I recommend this short illustrated talk given by an American academic (no: businessman - see comment) who taught at Beijing University and who went with his family on a trip to North Korea. Here is part of what he says:

This is a woman that was directing traffic with great resolve and military precision outside the front door of our hotel. We watched her for at least ten minutes, as she moved and rotated with complete control of her little domain, and we didn't see a single car go by. [Laughter] I mean, you do have to wonder what they think. ...

He then sees one of those giant stadium displays, done with thousands of big hand-held squares which keep changing.

This big display, which sat opposite most of the people is just a huge communist video monitor, one person per pixel. The resolution of this screen was about seventy by four hundred. The frame rate was one to two hertz, and you could get up to two frames a second, before muscle fatigue set in.

And then we see this screen in action. It is actually rather impressive, especially when you consider how much the poor bastards doing it probably get to eat each day. And they're the lucky ones.

It often happens that people who report not on "the situation" in wherever it is, but simply on what they happen themselves to see, can supply an extraordinarily vivid feeling of what it must be like there. They don't tell the whole story. But then again, they don't pretend to.

Meanwhile, the latest "news" from North Korea, is that they are building a huge underground fighter runway, right near the border with the hated South, Thunderbirds style. It is supposed to be invulnerable to military attack. Fat chance. I wonder how many people will die while making it.

Comments

Wow. The comments on that Times article are true moonbattery. They could have been written in North Korea's Ministry of Truth and Silly Walks.


Posted by Mark at April 27, 2008 02:49 AM

Its about £1500 for a week "holiday" in North Korea.

I'm actually very tempted... just to see the crazy with my own eyes.


Posted by The last toryboy at April 27, 2008 03:44 AM

That's not an academic--it's Paul Koontz, a VC with Foundation Capital in Silicon Valley. He just happened to be teaching a semester of business at Beijing U.


Posted by Chris at April 27, 2008 05:05 AM
North Korean military engineers are completing an underground runway beneath a mountain that can protect fighter aircraft from attack until they take off at high speed through the mouth of a tunnel.

I wonder what a couple of 1000-lb laser- or GPS-guided bombs directed just above the tunnel mouth would do to that complex. Turn it into a giant mausoleum for all its personnel, that is!

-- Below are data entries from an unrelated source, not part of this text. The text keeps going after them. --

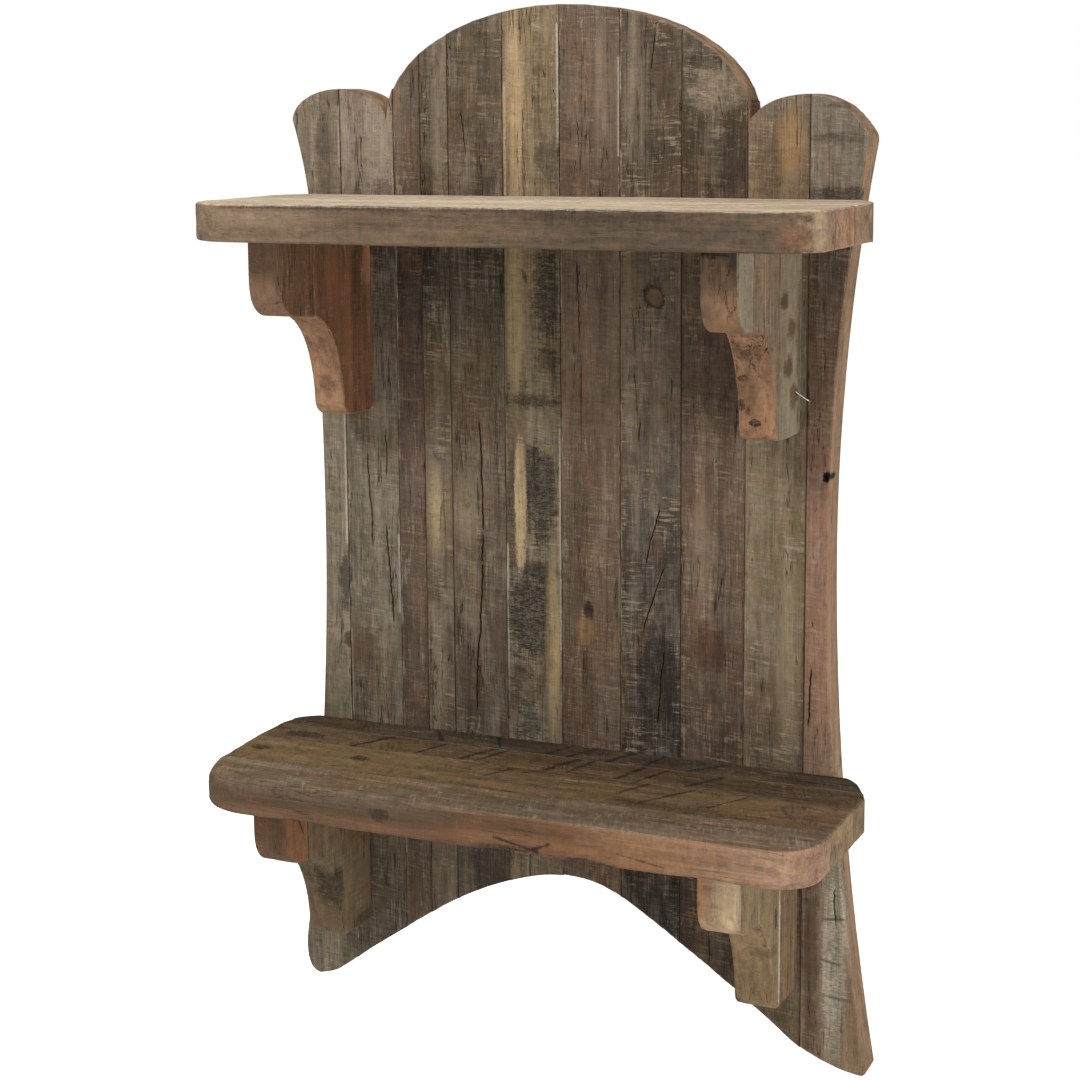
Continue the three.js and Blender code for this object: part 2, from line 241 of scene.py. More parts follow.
def timber_piece(node, name, axis, joints, settings, cell, seed, grain, look, dents=(), front=0.0):
    """A worn copy of a CAD piece: eased edges, an even grid over its faces, and hollows worn into it."""
    splits = [Split(grain, seed + i * 0.37, *what) for i, (kind, *what) in enumerate(look.get("marks", ()))
              if kind == "split"]
    piece = bpy.data.objects.new(name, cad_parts[node].data.copy())
    bpy.context.scene.collection.objects.link(piece)
    edit(piece)
    bpy.ops.mesh.remove_doubles(threshold=MERGE_DISTANCE)
    bpy.ops.mesh.dissolve_limited(angle_limit=FLAT_ANGLE)
    for at_joints, width, segments in ((False, settings.arris, 3), (True, settings.seam, 1)):
        if select_arrises(piece, axis, joints, at_joints):
            bpy.ops.mesh.bevel(offset=width, segments=segments, affect="EDGES", clamp_overlap=True)
    low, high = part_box(node)
    for cut in range(3):
        steps = max(2, round((high[cut] - low[cut]) / cell[cut]))
        for i in range(1, steps):
            at = Vector(low)
            at[cut] += (high[cut] - low[cut]) * i / steps
            normal = Vector((0, 0, 0))
            normal[cut] = 1
            bpy.ops.mesh.select_all(action="SELECT")
            bpy.ops.mesh.bisect(plane_co=at, plane_no=normal)
    bpy.ops.mesh.select_mode(type="FACE")
    refine_along(piece, splits)
    bpy.ops.object.mode_set(mode="OBJECT")
    finer = piece.modifiers.new("Finer grid", "SUBSURF")
    finer.subdivision_type = "SIMPLE"
    finer.levels = finer.render_levels = 1
    bpy.ops.object.modifier_apply(modifier=finer.name)
    if node.startswith("lower_shelf"):
        rub_over(piece, node.endswith("4"), settings.rubbed)
    wear(piece, node, settings.wear, seed, grain, splits, dents, front)
    bpy.ops.object.shade_smooth_by_angle(angle=SMOOTH_ANGLE)
    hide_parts(node)
    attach(piece, "root")
    return piece


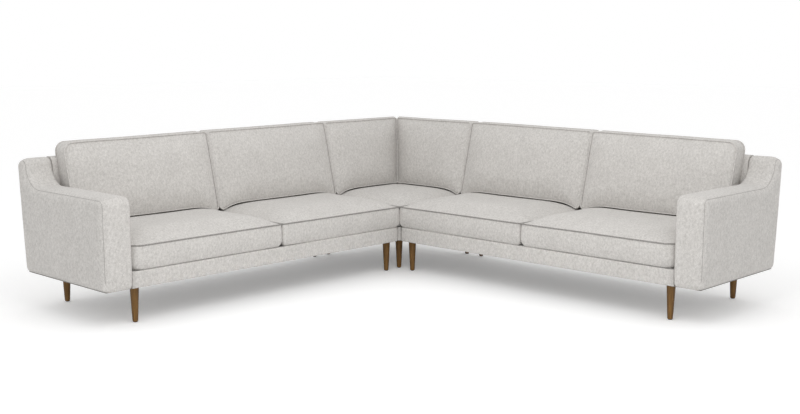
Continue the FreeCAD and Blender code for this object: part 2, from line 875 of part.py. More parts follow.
def corner_cushions():
    """The square corner seat cushion, and the right-hand back cushion with its mitred end."""
    gap = size("half_gap")
    seam = size("sofa_depth")
    small = size("seat_corner_radius")
    rear = size("seat_rear")
    seat = shaped("corner_seat_cushion", seat_cushion(rear, seam - gap, rear, seam - gap, [small] * 4))
    radii = [size("back_corner_radius")] * 4
    shape = back_cushion(lambda depth: depth + 2 * gap, fixed_place(seam - gap), radii, seat)
    return seat, shaped("corner_back_cushion_right", shape)


# Corner module

def seat_ring(name):
    """Four boards round the corner seat and one across its middle, drilled for bolts and screws."""
    up = ("base_height", "rail_top")
    rear = ("rail_rear", "rail_front")
    outer = ("ring_inner", "ring_outer")
    whole = ("rail_rear", "ring_outer")
    between = ("rail_front", "ring_inner")
    boards = [
        board(name + "_rear", whole, rear, up),
        board(name + "_front", whole, outer, up),
        board(name + "_left", rear, between, up),
        board(name + "_right", outer, between, up),
        board(name + "_middle", ("mid_board_start", "mid_board_end"), between, up),
    ]
    bolt_holes = drill(name + "_bolt_holes", CORNER_LEGS[:3], "bolt_hole_radius", BOLT_SPAN)
    screw_holes = drill(name + "_screw_holes", RING_SCREWS, "screw_hole_radius", SCREW_SPAN)
    drilled = cut(name + "_bolted", group(name + "_blanks", boards), bolt_holes)
    return cut(name, drilled, screw_holes), boards[2:]


def leg_block(name):
    """Square block in the ring's front corner that takes the front leg."""
    span = ("2 * corner_leg_line - ring_inner", "ring_inner")
    block = board(name + "_blank", span, span, ("base_height", "rail_top"))
    return cut(name, block, drill(name + "_hole", CORNER_LEGS[3:], "bolt_hole_radius", BOLT_SPAN))


def corner_apron(name):
    """Thin padded band round the corner module's two open ends, rounded where they meet."""
    edge = "sofa_depth - corner_edge"
    inner = "sofa_depth - ring_outer"
    rear = "sofa_depth - deck_rear"
    points = [
        ("corner_edge", edge),
        ("corner_edge", rear),
        ("ring_outer", rear),
        ("ring_outer", inner),
        ("deck_rear", inner),
        ("deck_rear", edge),
    ]
    return banded(name, points)


def corner_half(name, source):
    """The part of a right-hand back piece that lies on its own side of the corner's diagonal."""
    points = [
        ("0", "sofa_depth"),
        ("corner_edge", "sofa_depth - corner_edge"),
        ("corner_edge", "sofa_depth"),
    ]
    side, _ = plan_profile(name + "_side", points, "0", "back_height")
    return common(name, source, side)


def corner_back_cover(name):
    """The right-hand one of two padded backs that meet in a mitre, with rounded outer and top edges.

    Both are rounded as one piece, so that the rounding runs through the mitre.
    """
    shell = back_shell(name + "_shell", "0", "corner_edge", False)
    half = corner_half(name + "_half", shell)
    other = mirrored(name + "_other_half", half)
    fused = doc.addObject("Part::MultiFuse", name + "_fused")
    fused.Shapes = [half, other]
    fused.Refine = True
    doc.recompute()
    radius = size("back_edge_radius")
    top = size("back_height")
    outer = Vector(-size("half_run"), size("half_run"), top)
    chosen = []
    for i, edge in enumerate(fused.Shape.Edges, start=1):
        box = edge.BoundBox
        on_top = box.ZMin > top - 0.001 and edge.Length > 2 * size("back_top_thickness")
        upright = box.ZLength > radius and any((vertex.Point - outer).Length < 0.01 for vertex in edge.Vertexes)
        if on_top or upright and abs(box.XLength - box.YLength) < 0.001:
            chosen.append((i, radius, radius))
    rounded = doc.addObject("Part::Fillet", name + "_rounded")
    rounded.Base = fused
    rounded.Edges = chosen
    return corner_half(name + "_right", rounded)


def corner_back_frame():
    """Rails and posts of both backs of the corner module."""
    rails, mid_rail = back_rails("corner_back_rails_right", "0", "ring_outer")
    half = corner_half("corner_back_rails_half", rails)
    all_rails = group("corner_back_rails", [half, mirrored("corner_back_rails_left", half)])
    spans = [
        ("mid_board_end", "mid_board_end + post_thickness"),
        ("ring_inner - post_thickness", "ring_inner"),
    ]
    posts = back_posts("corner_back_posts_right", spans, mid_rail)
    all_posts = group("corner_back_posts", [posts, mirrored("corner_back_posts_left", posts)])
    return all_rails, all_posts


# Assembly

def build_run():
    """Every piece of the right run, by its name without the side."""
    count = int(size("straps_per_bay"))
    bearers, bearer_boards = cross_bearers("right_cross_bearers")
    crossed = []
    for i in range(int(size("bearer_count")) - 1):
        bay = (bearer_edges(i)[1], bearer_edges(i + 1)[0])
        crossed += bay_straps(f"right_webbing_bay_{i}", bay, count, "apron_back")
    rails, mid_rail = back_rails("right_back_rails", "frame_start", "arm_inner")
    long_span = ("frame_start", "end_leg_line")
    rows = int(size("woven_rows"))
    module = ("run_start + dust_cover_inset", "run_length - dust_cover_inset")
    module_depth = ("back_lean + dust_cover_inset", "sofa_depth - dust_cover_inset")
    pieces = [
        front_apron("right_front_apron"),
        long_rails("right_long_rails"),
        bearers,
        corner_blocks("right_corner_blocks"),
        group("right_webbing_cross", crossed),
        weave("right_webbing_long", crossed, bearer_boards, long_span, "post_front", "row_pitch", rows),
        board("right_seat_deck", ("frame_start", "arm_inner"), ("deck_rear", "apron_back"), ("deck_bottom", "deck_top")),
        rails,
        back_posts("right_back_posts", run_post_spans(), mid_rail),
        back_shell("right_back_cover", "run_start", "arm_inner", True),
        arm_cover("right_arm_cover"),
        arm_panels("right_arm_panels"),
        arm_blocking("right_arm_blocking"),
        dust_cover("right_dust_cover", module, module_depth, RUN_LEGS, [plate_span("plate_clearance")]),
        joining_plate("right_joining_plate"),
    ]
    return pieces + run_cushions()


def build_corner():
    """Every piece of the corner module."""
    count = int(size("corner_straps_per_bay"))
    ring, ring_boards = seat_ring("corner_seat_rails")
    bays = [("post_front", "mid_board_start"), ("mid_board_end", "ring_inner")]
    crossed = []
    for i, bay in enumerate(bays):
        crossed += bay_straps(f"corner_webbing_bay_{i}", bay, count, "ring_outer")
    span = ("rail_rear", "ring_outer")
    rows = int(size("corner_woven_rows"))
    along, depth = plate_span("plate_clearance")
    cloth = ("back_lean + dust_cover_inset", "corner_edge - dust_cover_inset")
    deck = ("deck_rear", "ring_outer")
    rails, posts = corner_back_frame()
    seat, right_back = corner_cushions()
    right_cover = corner_back_cover("corner_back_cover")
    return [
        corner_apron("corner_front_apron"),
        ring,
        leg_block("corner_leg_block"),
        group("corner_webbing_cross", crossed),
        weave("corner_webbing_long", crossed, ring_boards, span, "post_front", "corner_row_pitch", rows),
        board("corner_seat_deck", deck, deck, ("deck_bottom", "deck_top")),
        rails,
        posts,
        right_cover,
        mirrored("corner_back_cover_left", right_cover),
        dust_cover("corner_dust_cover", cloth, cloth, CORNER_LEGS, [(along, depth), (depth, along)]),
        seat,
        right_back,
        mirrored("corner_back_cushion_left", right_back),
    ]


def build_fixings():
    """Fixings of one kind share a name: those of the run, their mirror images and the corner's."""
    nodes = []
    for name, maker, run_spots, corner_spots in (
        ("legs", legs, RUN_LEGS, CORNER_LEGS),
        ("leg_glides", glides, RUN_LEGS, CORNER_LEGS),
        ("leg_bolts", bolts, RUN_LEGS, CORNER_LEGS),
        ("joining_screws", screws, RUN_SCREWS + RING_SCREWS[:1], []),
    ):
        run = group(name + "_run", maker(name + "_of_run", run_spots))
        corner = maker(name + "_of_corner", corner_spots)
        nodes.append(group(name, [run, mirrored(name + "_mirrored", run)] + corner))
    return nodes


def check_all():
    """Stop at any object that failed and any piece without a sound shape."""
    for thing in doc.Objects:
        if {"Invalid", "Error"} & set(thing.State):
            raise RuntimeError(f"{thing.Name} is {thing.State}")


def write(pieces):
    """Write each piece to a file with the name of its label."""
    os.makedirs("parts", exist_ok=True)
    for piece in pieces:
        piece.Label = piece.Name
        if piece.Shape.isNull() or not piece.Shape.isValid():
            raise RuntimeError(f"{piece.Name} has no sound shape")
        piece.Shape.exportStep(f"parts/{piece.Label}.step")
    print(len(pieces), "pieces written")


fill_sheet()
right_pieces = build_run()
left_pieces = [mirrored(piece.Name.replace("right", "left", 1), piece) for piece in right_pieces]
all_pieces = right_pieces + left_pieces + build_corner() + build_fixings()
doc.recompute()
check_all()
write(all_pieces)
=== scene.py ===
# The corner sofa, dressed: cloth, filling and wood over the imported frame
import json
import math

import bmesh
import bpy
import numpy as np
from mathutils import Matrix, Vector, noise


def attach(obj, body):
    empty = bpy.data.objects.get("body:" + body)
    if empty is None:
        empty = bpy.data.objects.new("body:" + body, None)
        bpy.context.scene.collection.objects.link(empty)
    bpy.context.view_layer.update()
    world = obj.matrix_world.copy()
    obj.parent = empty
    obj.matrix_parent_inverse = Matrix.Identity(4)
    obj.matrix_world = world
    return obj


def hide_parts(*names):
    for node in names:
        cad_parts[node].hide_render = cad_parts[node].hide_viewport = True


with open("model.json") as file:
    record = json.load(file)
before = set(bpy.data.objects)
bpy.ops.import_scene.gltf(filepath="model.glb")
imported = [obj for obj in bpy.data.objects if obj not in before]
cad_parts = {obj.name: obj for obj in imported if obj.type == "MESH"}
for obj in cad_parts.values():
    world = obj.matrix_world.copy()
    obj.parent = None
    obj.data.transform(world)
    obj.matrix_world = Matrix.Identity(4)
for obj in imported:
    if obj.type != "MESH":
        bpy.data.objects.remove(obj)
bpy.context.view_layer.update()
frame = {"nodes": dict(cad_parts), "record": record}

# Sizes in millimetres, as in the part's source.
# Places along a run (u) and depths (v) count from the outer back corner, levels (z) from the floor.
DEPTH = 780
GAP = 6
BASE = 183
DECK_TOP = 264
DECK_THICK = 12
BACK_TOP = 757
LEAN = 31
TOP_THICK = 70
SEAT_OFFSET = 145
EDGE = 28
ARM_INNER = 2580
RUN_END = 2730
ARM_TOP = 622
ARM_FRONT = 786
RAIL_INSET = 22
CLEAR = 0.3
HALF_GAP = 1.5

# Loose cushions
SPLIT = 1666
WELT = 3
SEAT_BOX = 119
SEAT_CROWN = 52
SEAT_FILLING = 7
SEAT_REACH = 215
SEAT_PROUD = 6
SEAT_TUCK = 12
BACK_RAISED = 22
BACK_TALL = 440
BACK_THICK_LOW = 114
BACK_THICK_HIGH = 76
BACK_CROWN = 32
BACK_REACH = 140
MITRE_GAP = 3
ARM_CLEARANCE = 27

# Worked out from the sizes above
LEAN_SLOPE = LEAN / (BACK_TOP - BASE)
FRONT_SLOPE = (SEAT_OFFSET - TOP_THICK) / (BACK_TOP - DECK_TOP)
EDGE_LOSS = EDGE * LEAN_SLOPE * (1 + LEAN_SLOPE / math.sqrt(1 + LEAN_SLOPE ** 2))
HALF_RUN = (RUN_END + EDGE_LOSS) / 2
RUN_START = DEPTH + GAP / 2
CORNER_EDGE = DEPTH - GAP / 2
DECK_BOTTOM = DECK_TOP - DECK_THICK
DECK_REAR = SEAT_OFFSET + FRONT_SLOPE * DECK_THICK
RAIL_REAR = LEAN + RAIL_INSET
SEAT_LOW = DECK_TOP + CLEAR
SEAT_WELT = SEAT_LOW + SEAT_BOX
SEAT_REAR = SEAT_OFFSET + 2 * CLEAR
SEAT_FRONT = DEPTH + SEAT_PROUD
BACK_LOW = SEAT_WELT + BACK_RAISED
BACK_HIGH = BACK_LOW + BACK_TALL

UPWARD = Vector((0, 0, 1))
FORWARD = Vector((0, -1, 0))


def place(u, v, z):
    """Millimetres along, deep and up to metres in the row frame."""
    return Vector(((u - HALF_RUN) / 1000, (HALF_RUN - v) / 1000, z / 1000))


def plan_place(z, u, v):
    """place for an outline drawn in plan and carried upward."""
    return place(u, v, z)


def places_of(co):
    """Places along, deep and up of an array of points, in millimetres."""
    return co[:, 0] * 1000 + HALF_RUN, HALF_RUN - co[:, 1] * 1000, co[:, 2] * 1000


def ramp(value, start, length):
    """0 up to the start, 1 from a length further on."""
    return np.clip((value - start) / length, 0, 1)


def hump(value, middle, reach):
    """1 at the middle, 0 at its reach and beyond."""
    return np.clip(1 - ((value - middle) / reach) ** 2, 0, 1)


# Meshes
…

Posted by Frederick Davies at April 27, 2008 12:36 PM

Frederick is right. Does Comrade Kim not appreciate that a major aspect of US military development in recent years has been on bunker busting.

These sorts of people never seem to learn the fundamental lesson that the way to protect your airforce on the ground is dispersal. Comrade Kim, just rent Tora Tora Tora or have a chat to a 6-day war veteran of the Egytian airforce.

Anyway, I somehow suspect the Nork airforce is hardly worth protecting. I mean it's gonna be a bunch of clapped-out MiGs isn't it?

Perhaps it flatters their vanity to see all their little fighter jets all in a row.


Posted by Nick M at April 27, 2008 01:26 PM
I wonder what a couple of 1000-lb laser- or GPS-guided bombs directed just above the tunnel mouth would do to that complex.

I think a Fuel/Air bomb(Link) would be better suited to create chaos within that type of facility.


Posted by FlaK at April 28, 2008 03:11 AM

Vast amounts of hard work and precision from intelligent people - made totally pointless by the basic principles on which the whole thing is based.

It moves me more to sadness than to laughter - although I understand that some of these people (perhaps even the lady traffic cop) have been brainwashed into believing in socialism (i.e. they are not just acting out of fear) and would gladly eat my heart and drink my blood.